Classical/post-Classical intertexts Robert Graves (1895-1985): The title of the poem is taken from a chapter in Graves' The White Goddess, which attempts to trace the relationship between the poet and the Muse. The associations he makes between worship of the early triad of Muses and forms of witchcraft are reflected in Broumas' references to divination (Graves 1948:386-87). More interestingly, the poem subverts the patriarchal, heterosexual construct of Graves' male poet, waiting for inspiration 'served up like dinner or sex' and female Muses who are debarred from an active role in the creative process, by constructing a vision of divinity in female form as precedent for her contemporary lesbian poetic. Elizabeth Gould Davis (1910–1974): Broumas' accompanying notes also refer to Davis' The First Sex. Inspired by the 'free' anthropological method of The White Goddess, and its central female deity, this work argues for the existence of prehistoric matriarchies. Despite extensive academic criticism (e.g. Hackett & Pomeroy 1972), the popular influence of its feminist stance is reflected in Broumas' manipulation of ancient texts and mythologies. Feminist mythopoetics: Beginning with O positions itself within an evolving discourse in female poetics through the use of mythological themes. Whereas her revisionary folk-tales, 'Rapunzel' and 'Cinderella', acknowledge a debt to Anne Sexton, here the classical material recalls H.D.'s goddess poems and the work of lesbian, feminist poets such as May Sarton and Adrienne Rich, who seek to destabilise mythic constructs and the patriarchal or heterosexual values which they codify (see also Carruthers 1983; Murray 2006:346; York 1992).
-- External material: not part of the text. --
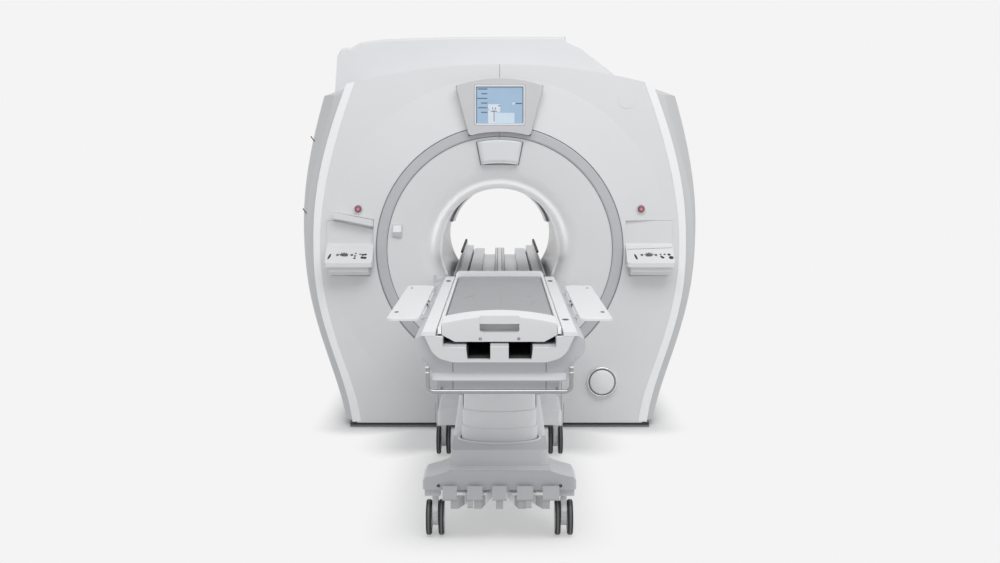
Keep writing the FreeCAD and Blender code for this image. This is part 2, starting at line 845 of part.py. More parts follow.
def control(label, side):
    housing = body(label, x=dim("panel_x") * side)
    half = dim("panel_half")
    console = sketch(housing, "side", -half)
    outline(
        console,
        [
            (20, PANEL_HIGH),
            (20, dim("panel_back_z") + 18),
            (dim("panel_back_y"), dim("panel_back_z")),
            (dim("panel_front_y"), dim("panel_front_z")),
            (dim("panel_front_y"), CONSOLE_LOW),
            (dim("well"), CONSOLE_LOW),
            (dim("well"), PANEL_HIGH),
        ],
        {1: -34.0},
    )
    solid(housing, console, half * 2)
    dress(
        housing,
        "Fillet",
        16,
        lambda e: runs_along(e, Z) and e.BoundBox.YMax < -100,
    )
    under = sketch(housing, "side", PANEL_STEP - half)
    outline(
        under,
        [
            (dim("well"), CONSOLE_LOW + 5),
            (dim("panel_front_y") + 14, CONSOLE_LOW + 5),
            (dim("panel_front_y") + 20, PANEL_LOW + 33),
            (-60, PANEL_LOW + 9),
            (dim("well"), PANEL_LOW),
        ],
    )
    solid(housing, under, (half - PANEL_STEP) * 2)
    return housing


control_left = control("control_left", -1)
ledge = sketch(control_left, "front", -30)
outline(ledge, [(-95, 1244), (137, 1197), (137, 1233), (-95, 1276)])
solid(control_left, ledge, dim("well") + 30)
SLOT_TALL = 20
slot = sketch(control_left, "front", 10)
outline(slot, [(-95, 1244 - SLOT_TALL), (137, 1197 - SLOT_TALL), (137, 1197), (-95, 1244)])
solid(control_left, slot, 20, "Pocket")
control_right = control("control_right", 1)

# keys: two round ones and a wide rocker, each in a well of the sloped face
KEYS = {
    "left": (("outer", -66.0), ("rocker", -24.0), ("inner", 17.0)),
    "right": (("inner", -49.0), ("rocker", -9.0), ("outer", 32.0)),
}
KEY_DEPTH = 5.0
hole_depth = KEY_DEPTH + 2.5
key_y = dim("panel_back_y") + face_y * 0.5
key_z = dim("panel_back_z") + face_z * 0.5


def key_outline(drawing, key, grow=0.0):
    if key == "rocker":
        wide, narrow, tall = 19 + grow, 12 + grow, 9 + grow
        return outline(
            drawing, [(-wide, -tall), (wide, -tall), (narrow, tall), (-narrow, tall)], {0: 60.0, 2: 40.0}
        )
    return circle(drawing, (0, 0), 8 + grow)


for side, word, housing in ((-1, "left", control_left), (1, "right", control_right)):
    for key, shift in KEYS[word]:
        cap = body(f"key_{key}_{word}", x=dim("panel_x") * side + shift, y=key_y, z=key_z)
        cap.Placement.Rotation = FreeCAD.Rotation(X, TILT)
        solid(cap, key_outline(sketch(cap, "top", -KEY_DEPTH), key), KEY_DEPTH + 2)
        dress(cap, "Chamfer", 0.8, lambda e: e.BoundBox.ZMin > 1.9)
        hole = housing.newObject("Sketcher::SketchObject", f"hole_{key}")
        hole.AttachmentSupport = [(origin(housing, "XY_Plane"), "")]
        hole.MapMode = "FlatFace"
        hole.AttachmentOffset.Rotation = FreeCAD.Rotation(X, TILT)
        bind(hole, "AttachmentOffset.Base.x", shift)
        bind(hole, "AttachmentOffset.Base.y", key_y + hole_depth * math.sin(math.radians(TILT)))
        bind(hole, "AttachmentOffset.Base.z", key_z - hole_depth * math.cos(math.radians(TILT)))
        solid(housing, key_outline(hole, key, 0.4), hole_depth + 5, "Pocket")

# thin dark catches on the left side cover
hook_parts = []
for number, (tail, tip) in enumerate(
    (
        (Vector(-1121, 110, 1235), Vector(-1161, 110, 1294)),
        (Vector(-1093, 240, 1670), Vector(-1127, 240, 1719)),
    )
):
    rod = doc.addObject("Part::Cylinder", f"catch_rod_{number}")
    rod.Radius = 3
    rod.Height = (tip - tail).Length
    bind(rod, "Placement.Base.x", tail.x)
    bind(rod, "Placement.Base.y", dim("y_face") + tail.y)
    bind(rod, "Placement.Base.z", tail.z)
    rod.Placement.Rotation = FreeCAD.Rotation(Z, tip - tail)
    trimmed = doc.addObject("Part::Cut", f"catch_{number}")
    trimmed.Base = rod
    trimmed.Tool = side_left
    hook_parts.append(trimmed)
hooks = doc.addObject("Part::Compound", "side_catches")
hooks.Label = "side_catches"
hooks.Links = hook_parts
NODES.append(hooks)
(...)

Comment Accompanying notes explain that 'Twelve Aspects of God' was written as part of a collaboration with painter Sandra McKee, with the aim to express 'the continuity [of the associated myths], and of female power, through the centuries to our own time' (much of the inspiration appears to be autobiographical – cf. 'Field': 1999:268). In fact, Broumas' subversive response to Graves' reading perhaps has as much to say about discontinuity in the reception of the myth.